Will you quote precisely the lines that run from the top of the material below to the line containing "TRUE_BELOW = 12", both ends included?

———

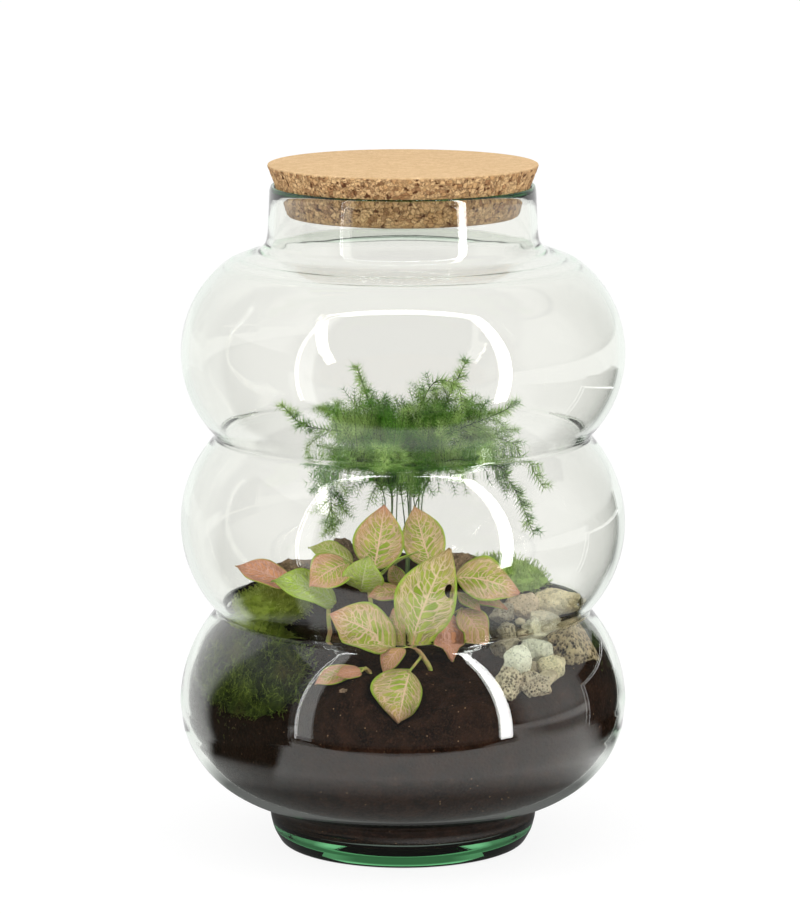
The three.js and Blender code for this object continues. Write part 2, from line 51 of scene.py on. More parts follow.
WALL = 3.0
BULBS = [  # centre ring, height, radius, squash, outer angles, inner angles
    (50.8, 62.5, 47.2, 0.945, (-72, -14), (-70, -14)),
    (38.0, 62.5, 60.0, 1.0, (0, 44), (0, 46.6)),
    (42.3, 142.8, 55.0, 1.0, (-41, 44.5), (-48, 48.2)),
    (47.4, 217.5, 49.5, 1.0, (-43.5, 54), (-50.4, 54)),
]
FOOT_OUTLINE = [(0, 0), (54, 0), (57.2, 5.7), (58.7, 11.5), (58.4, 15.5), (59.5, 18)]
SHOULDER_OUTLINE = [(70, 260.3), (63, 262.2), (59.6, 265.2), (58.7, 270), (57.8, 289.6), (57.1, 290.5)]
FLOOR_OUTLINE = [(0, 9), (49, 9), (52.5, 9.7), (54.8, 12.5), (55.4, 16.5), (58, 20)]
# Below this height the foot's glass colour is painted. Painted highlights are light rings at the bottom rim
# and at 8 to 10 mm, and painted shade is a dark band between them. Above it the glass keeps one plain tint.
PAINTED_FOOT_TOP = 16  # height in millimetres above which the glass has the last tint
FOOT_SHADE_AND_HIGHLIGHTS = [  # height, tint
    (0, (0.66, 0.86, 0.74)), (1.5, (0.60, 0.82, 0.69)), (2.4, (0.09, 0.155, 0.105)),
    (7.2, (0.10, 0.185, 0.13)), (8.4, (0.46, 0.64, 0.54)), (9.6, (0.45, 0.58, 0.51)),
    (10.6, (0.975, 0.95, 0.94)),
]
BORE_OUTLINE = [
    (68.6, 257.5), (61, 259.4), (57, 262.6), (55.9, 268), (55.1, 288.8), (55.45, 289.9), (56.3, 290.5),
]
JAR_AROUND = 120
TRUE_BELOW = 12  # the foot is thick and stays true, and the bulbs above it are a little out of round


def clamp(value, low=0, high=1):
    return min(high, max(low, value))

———

Task answer:
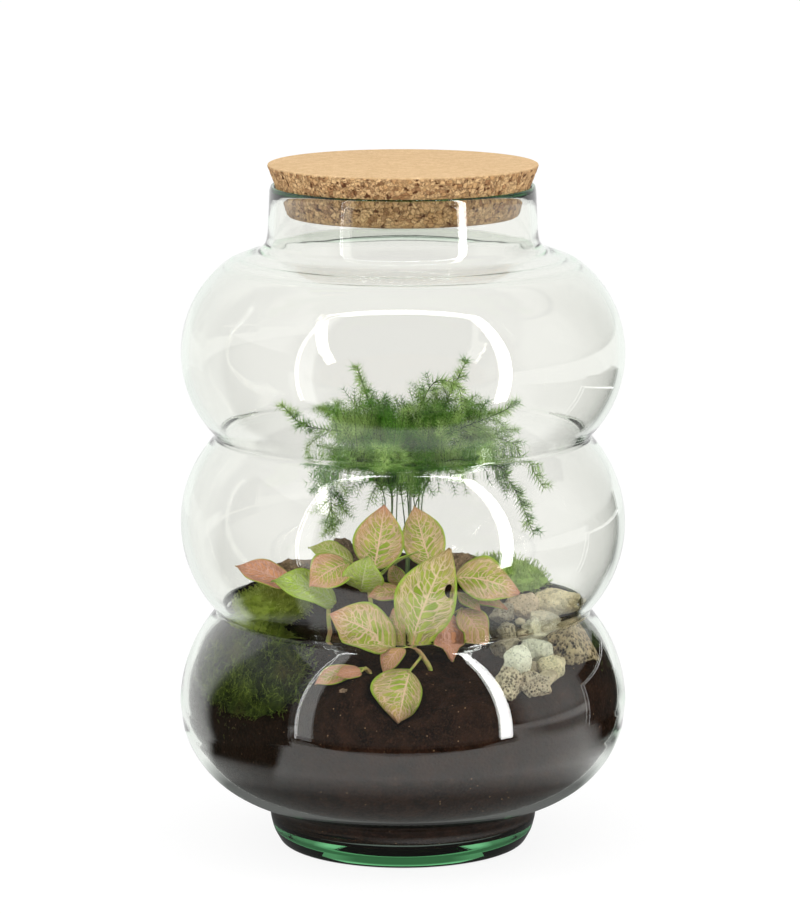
The three.js and Blender code for this object continues. Write part 2, from line 51 of scene.py on. More parts follow.
WALL = 3.0
BULBS = [  # centre ring, height, radius, squash, outer angles, inner angles
    (50.8, 62.5, 47.2, 0.945, (-72, -14), (-70, -14)),
    (38.0, 62.5, 60.0, 1.0, (0, 44), (0, 46.6)),
    (42.3, 142.8, 55.0, 1.0, (-41, 44.5), (-48, 48.2)),
    (47.4, 217.5, 49.5, 1.0, (-43.5, 54), (-50.4, 54)),
]
FOOT_OUTLINE = [(0, 0), (54, 0), (57.2, 5.7), (58.7, 11.5), (58.4, 15.5), (59.5, 18)]
SHOULDER_OUTLINE = [(70, 260.3), (63, 262.2), (59.6, 265.2), (58.7, 270), (57.8, 289.6), (57.1, 290.5)]
FLOOR_OUTLINE = [(0, 9), (49, 9), (52.5, 9.7), (54.8, 12.5), (55.4, 16.5), (58, 20)]
# Below this height the foot's glass colour is painted. Painted highlights are light rings at the bottom rim
# and at 8 to 10 mm, and painted shade is a dark band between them. Above it the glass keeps one plain tint.
PAINTED_FOOT_TOP = 16  # height in millimetres above which the glass has the last tint
FOOT_SHADE_AND_HIGHLIGHTS = [  # height, tint
    (0, (0.66, 0.86, 0.74)), (1.5, (0.60, 0.82, 0.69)), (2.4, (0.09, 0.155, 0.105)),
    (7.2, (0.10, 0.185, 0.13)), (8.4, (0.46, 0.64, 0.54)), (9.6, (0.45, 0.58, 0.51)),
    (10.6, (0.975, 0.95, 0.94)),
]
BORE_OUTLINE = [
    (68.6, 257.5), (61, 259.4), (57, 262.6), (55.9, 268), (55.1, 288.8), (55.45, 289.9), (56.3, 290.5),
]
JAR_AROUND = 120
TRUE_BELOW = 12  # the foot is thick and stays true, and the bulbs above it are a little out of round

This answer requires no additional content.